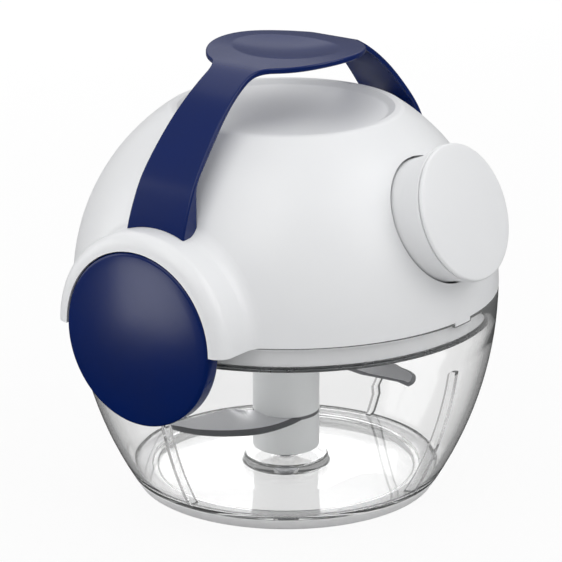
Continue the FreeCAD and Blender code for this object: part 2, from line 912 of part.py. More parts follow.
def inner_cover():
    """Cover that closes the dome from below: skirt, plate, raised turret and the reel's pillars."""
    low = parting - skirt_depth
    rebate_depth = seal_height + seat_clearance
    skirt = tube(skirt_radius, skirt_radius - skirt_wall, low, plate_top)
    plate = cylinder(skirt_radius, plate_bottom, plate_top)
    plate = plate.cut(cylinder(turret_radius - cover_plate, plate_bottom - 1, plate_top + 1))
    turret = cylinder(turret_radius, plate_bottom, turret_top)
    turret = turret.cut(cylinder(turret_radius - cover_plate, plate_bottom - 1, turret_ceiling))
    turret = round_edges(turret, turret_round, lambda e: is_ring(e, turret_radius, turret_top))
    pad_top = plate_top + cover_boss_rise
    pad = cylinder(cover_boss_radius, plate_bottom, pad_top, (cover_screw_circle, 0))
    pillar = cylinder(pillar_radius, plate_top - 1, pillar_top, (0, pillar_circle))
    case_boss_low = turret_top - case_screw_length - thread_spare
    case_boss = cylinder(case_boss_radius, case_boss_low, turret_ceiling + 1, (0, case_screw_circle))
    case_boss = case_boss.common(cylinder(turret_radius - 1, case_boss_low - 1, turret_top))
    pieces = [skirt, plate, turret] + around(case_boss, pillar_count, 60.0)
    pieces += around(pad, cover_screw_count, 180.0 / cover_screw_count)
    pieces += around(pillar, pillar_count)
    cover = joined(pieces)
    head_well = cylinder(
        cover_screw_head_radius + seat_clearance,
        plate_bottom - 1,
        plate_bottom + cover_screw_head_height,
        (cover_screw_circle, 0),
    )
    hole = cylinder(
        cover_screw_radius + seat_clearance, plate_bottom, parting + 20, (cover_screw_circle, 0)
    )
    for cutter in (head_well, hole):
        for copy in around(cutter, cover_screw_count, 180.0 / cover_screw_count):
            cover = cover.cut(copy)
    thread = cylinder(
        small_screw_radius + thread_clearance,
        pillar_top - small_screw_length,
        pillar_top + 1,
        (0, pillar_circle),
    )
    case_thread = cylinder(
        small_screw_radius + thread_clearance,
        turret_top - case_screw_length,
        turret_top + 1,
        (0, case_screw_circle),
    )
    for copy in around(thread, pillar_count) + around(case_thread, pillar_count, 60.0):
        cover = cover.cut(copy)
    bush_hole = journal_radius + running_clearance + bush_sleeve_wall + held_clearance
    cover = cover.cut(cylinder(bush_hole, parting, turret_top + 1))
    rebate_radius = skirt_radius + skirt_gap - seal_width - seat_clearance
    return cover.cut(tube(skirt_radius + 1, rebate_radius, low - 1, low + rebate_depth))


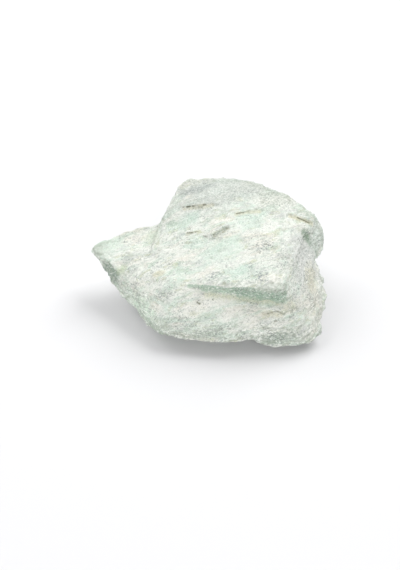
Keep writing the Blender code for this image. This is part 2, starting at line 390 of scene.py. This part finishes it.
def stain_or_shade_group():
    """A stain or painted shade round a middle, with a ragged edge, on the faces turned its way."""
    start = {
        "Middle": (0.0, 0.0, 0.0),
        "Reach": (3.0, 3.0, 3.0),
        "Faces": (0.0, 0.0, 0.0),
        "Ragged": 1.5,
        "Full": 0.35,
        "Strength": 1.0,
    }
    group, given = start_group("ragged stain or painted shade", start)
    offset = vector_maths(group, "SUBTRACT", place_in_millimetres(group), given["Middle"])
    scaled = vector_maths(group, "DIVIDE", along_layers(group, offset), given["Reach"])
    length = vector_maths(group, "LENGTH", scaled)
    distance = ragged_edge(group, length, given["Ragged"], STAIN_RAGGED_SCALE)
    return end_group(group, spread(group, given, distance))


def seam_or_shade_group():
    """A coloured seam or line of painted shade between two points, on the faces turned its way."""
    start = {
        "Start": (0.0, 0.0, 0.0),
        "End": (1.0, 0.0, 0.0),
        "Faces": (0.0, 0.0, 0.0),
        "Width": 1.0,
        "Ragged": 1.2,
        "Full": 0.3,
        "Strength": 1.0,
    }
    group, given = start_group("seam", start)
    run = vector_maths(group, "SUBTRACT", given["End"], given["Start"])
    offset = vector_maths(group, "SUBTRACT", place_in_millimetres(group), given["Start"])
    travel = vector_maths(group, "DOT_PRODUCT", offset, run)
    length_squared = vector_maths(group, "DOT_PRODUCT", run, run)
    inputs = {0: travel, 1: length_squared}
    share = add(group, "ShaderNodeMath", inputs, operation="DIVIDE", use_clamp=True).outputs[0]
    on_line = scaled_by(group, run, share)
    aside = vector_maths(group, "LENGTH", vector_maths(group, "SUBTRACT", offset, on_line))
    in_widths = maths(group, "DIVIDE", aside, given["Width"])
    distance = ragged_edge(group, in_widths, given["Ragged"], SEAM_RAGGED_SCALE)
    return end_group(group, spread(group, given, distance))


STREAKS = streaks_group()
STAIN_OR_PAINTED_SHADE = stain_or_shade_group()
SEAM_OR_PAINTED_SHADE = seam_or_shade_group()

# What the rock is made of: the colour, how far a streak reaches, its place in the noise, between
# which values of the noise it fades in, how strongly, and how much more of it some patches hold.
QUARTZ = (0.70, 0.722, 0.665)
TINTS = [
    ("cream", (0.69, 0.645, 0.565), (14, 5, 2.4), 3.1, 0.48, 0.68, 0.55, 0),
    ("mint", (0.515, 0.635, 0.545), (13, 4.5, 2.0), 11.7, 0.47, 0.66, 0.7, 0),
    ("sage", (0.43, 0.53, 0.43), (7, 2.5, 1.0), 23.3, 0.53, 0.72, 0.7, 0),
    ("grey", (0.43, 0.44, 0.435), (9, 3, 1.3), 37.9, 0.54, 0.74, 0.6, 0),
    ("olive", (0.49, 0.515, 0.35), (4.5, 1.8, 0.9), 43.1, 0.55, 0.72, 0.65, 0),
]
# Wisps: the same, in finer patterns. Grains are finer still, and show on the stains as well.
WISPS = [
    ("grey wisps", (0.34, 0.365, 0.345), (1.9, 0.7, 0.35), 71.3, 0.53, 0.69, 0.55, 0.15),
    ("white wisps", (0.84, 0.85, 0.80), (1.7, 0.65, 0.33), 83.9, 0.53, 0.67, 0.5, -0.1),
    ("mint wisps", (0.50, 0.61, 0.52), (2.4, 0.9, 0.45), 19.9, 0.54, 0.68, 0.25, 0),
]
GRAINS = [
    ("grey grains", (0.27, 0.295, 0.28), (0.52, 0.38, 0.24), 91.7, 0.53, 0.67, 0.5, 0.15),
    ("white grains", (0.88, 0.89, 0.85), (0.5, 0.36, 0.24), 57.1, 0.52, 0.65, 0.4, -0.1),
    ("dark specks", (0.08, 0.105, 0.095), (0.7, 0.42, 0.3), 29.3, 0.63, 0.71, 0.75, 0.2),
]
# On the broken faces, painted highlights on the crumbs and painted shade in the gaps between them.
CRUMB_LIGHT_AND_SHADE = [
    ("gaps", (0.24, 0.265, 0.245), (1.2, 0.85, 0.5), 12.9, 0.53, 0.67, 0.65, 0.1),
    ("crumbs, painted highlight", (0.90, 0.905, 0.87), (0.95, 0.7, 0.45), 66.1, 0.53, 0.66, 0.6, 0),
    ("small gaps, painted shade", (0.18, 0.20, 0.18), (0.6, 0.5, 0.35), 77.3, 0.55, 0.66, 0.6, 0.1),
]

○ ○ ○

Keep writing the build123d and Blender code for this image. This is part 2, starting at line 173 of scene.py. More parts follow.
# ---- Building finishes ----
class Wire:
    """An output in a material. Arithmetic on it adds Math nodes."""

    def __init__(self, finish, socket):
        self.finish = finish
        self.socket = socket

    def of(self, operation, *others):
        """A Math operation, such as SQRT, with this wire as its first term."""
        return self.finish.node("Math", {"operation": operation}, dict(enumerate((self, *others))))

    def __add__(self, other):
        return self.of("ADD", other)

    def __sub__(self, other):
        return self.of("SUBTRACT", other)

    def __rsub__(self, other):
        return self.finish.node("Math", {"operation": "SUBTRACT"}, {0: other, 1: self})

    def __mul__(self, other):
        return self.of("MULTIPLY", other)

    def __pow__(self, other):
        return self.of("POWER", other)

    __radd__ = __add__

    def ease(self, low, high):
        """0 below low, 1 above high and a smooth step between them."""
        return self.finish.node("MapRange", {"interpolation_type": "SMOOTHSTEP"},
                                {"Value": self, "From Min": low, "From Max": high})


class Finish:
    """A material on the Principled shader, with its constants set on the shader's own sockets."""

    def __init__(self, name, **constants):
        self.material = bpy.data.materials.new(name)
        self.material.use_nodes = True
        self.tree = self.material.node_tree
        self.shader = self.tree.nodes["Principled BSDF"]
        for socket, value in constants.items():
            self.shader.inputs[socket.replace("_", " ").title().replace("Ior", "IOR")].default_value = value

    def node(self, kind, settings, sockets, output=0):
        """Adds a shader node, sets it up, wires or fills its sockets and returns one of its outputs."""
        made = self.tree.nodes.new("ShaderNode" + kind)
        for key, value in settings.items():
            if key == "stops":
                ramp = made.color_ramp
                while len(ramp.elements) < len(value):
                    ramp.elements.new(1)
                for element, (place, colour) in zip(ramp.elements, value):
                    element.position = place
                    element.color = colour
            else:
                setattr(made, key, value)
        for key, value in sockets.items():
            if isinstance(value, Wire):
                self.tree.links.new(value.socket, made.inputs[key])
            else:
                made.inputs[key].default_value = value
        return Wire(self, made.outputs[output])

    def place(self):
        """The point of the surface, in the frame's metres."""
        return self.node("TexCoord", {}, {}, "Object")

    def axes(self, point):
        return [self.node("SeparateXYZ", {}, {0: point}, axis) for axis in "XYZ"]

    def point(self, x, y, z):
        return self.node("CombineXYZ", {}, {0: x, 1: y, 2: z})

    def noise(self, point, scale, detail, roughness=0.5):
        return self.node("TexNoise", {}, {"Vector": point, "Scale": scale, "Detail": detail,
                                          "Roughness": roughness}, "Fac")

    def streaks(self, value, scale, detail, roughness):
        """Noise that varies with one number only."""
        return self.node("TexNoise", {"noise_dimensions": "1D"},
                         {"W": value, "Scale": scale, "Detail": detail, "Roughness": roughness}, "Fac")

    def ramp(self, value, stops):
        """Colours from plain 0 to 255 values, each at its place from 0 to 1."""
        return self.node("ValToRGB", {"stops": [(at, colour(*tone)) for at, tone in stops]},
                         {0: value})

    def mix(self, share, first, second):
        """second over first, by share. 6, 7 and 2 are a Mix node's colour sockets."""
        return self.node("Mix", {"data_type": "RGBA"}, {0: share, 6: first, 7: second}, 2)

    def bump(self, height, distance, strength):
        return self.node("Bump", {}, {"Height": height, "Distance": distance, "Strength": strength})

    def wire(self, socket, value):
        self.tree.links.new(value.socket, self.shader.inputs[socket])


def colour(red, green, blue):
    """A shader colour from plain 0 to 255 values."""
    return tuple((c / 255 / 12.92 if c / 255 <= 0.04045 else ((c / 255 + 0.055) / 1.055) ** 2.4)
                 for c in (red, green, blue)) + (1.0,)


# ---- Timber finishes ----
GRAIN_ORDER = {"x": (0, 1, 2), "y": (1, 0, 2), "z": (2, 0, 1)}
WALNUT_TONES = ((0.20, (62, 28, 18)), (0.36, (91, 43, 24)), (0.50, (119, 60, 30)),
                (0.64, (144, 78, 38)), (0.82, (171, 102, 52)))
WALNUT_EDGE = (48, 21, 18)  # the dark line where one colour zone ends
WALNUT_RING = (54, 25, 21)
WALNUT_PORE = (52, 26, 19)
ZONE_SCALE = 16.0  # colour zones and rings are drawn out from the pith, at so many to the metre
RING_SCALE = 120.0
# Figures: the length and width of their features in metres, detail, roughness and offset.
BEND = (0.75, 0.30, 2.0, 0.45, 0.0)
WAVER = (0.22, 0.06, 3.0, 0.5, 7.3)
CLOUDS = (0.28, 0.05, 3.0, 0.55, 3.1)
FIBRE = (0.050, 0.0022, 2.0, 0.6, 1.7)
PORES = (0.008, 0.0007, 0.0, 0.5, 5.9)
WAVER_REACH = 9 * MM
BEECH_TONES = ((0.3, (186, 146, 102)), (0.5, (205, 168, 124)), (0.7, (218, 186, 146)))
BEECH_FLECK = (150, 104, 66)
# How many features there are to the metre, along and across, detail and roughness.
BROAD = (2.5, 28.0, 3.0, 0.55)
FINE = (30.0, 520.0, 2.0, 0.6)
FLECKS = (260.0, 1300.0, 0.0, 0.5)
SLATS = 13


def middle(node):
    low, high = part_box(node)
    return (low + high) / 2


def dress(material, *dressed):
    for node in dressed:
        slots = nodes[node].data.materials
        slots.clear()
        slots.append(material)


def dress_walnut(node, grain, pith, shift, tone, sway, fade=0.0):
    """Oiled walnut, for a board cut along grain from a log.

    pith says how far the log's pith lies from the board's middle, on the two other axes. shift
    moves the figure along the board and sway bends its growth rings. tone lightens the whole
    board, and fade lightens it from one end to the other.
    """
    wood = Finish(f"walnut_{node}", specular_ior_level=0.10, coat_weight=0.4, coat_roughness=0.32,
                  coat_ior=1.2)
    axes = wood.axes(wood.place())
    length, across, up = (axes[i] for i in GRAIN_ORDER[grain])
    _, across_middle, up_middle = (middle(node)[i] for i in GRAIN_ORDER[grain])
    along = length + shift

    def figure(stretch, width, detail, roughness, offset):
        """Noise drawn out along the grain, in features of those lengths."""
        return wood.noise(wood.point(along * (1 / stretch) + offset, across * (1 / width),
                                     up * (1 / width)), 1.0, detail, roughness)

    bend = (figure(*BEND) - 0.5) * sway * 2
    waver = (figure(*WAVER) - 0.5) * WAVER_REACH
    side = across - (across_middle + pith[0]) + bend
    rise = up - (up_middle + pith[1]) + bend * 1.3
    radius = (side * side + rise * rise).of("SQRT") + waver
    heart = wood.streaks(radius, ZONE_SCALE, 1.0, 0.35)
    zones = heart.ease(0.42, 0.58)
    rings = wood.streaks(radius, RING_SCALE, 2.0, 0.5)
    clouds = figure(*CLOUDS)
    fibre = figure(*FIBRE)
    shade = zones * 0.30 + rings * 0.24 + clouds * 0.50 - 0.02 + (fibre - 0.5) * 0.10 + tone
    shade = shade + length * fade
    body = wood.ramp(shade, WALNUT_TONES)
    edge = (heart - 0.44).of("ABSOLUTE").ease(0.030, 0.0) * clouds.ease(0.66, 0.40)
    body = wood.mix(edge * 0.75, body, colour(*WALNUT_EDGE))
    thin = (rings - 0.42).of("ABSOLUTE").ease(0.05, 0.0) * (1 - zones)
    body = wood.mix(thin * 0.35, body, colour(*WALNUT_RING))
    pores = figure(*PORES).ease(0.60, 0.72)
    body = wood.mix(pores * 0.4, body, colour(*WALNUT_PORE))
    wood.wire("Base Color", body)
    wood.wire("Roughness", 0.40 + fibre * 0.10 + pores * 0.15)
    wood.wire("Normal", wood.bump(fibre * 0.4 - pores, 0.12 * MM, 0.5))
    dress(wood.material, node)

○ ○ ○

Directive >> Write out exactly the lines running from the line containing "Keep writing the build123d" to the line containing "material on the", with both of those lines included.

Answer to this exercise >>
Keep writing the build123d and Blender code for this image. This is part 2, starting at line 173 of scene.py. More parts follow.
# ---- Building finishes ----
class Wire:
    """An output in a material. Arithmetic on it adds Math nodes."""

    def __init__(self, finish, socket):
        self.finish = finish
        self.socket = socket

    def of(self, operation, *others):
        """A Math operation, such as SQRT, with this wire as its first term."""
        return self.finish.node("Math", {"operation": operation}, dict(enumerate((self, *others))))

    def __add__(self, other):
        return self.of("ADD", other)

    def __sub__(self, other):
        return self.of("SUBTRACT", other)

    def __rsub__(self, other):
        return self.finish.node("Math", {"operation": "SUBTRACT"}, {0: other, 1: self})

    def __mul__(self, other):
        return self.of("MULTIPLY", other)

    def __pow__(self, other):
        return self.of("POWER", other)

    __radd__ = __add__

    def ease(self, low, high):
        """0 below low, 1 above high and a smooth step between them."""
        return self.finish.node("MapRange", {"interpolation_type": "SMOOTHSTEP"},
                                {"Value": self, "From Min": low, "From Max": high})


class Finish:
    """A material on the Principled shader, with its constants set on the shader's own sockets."""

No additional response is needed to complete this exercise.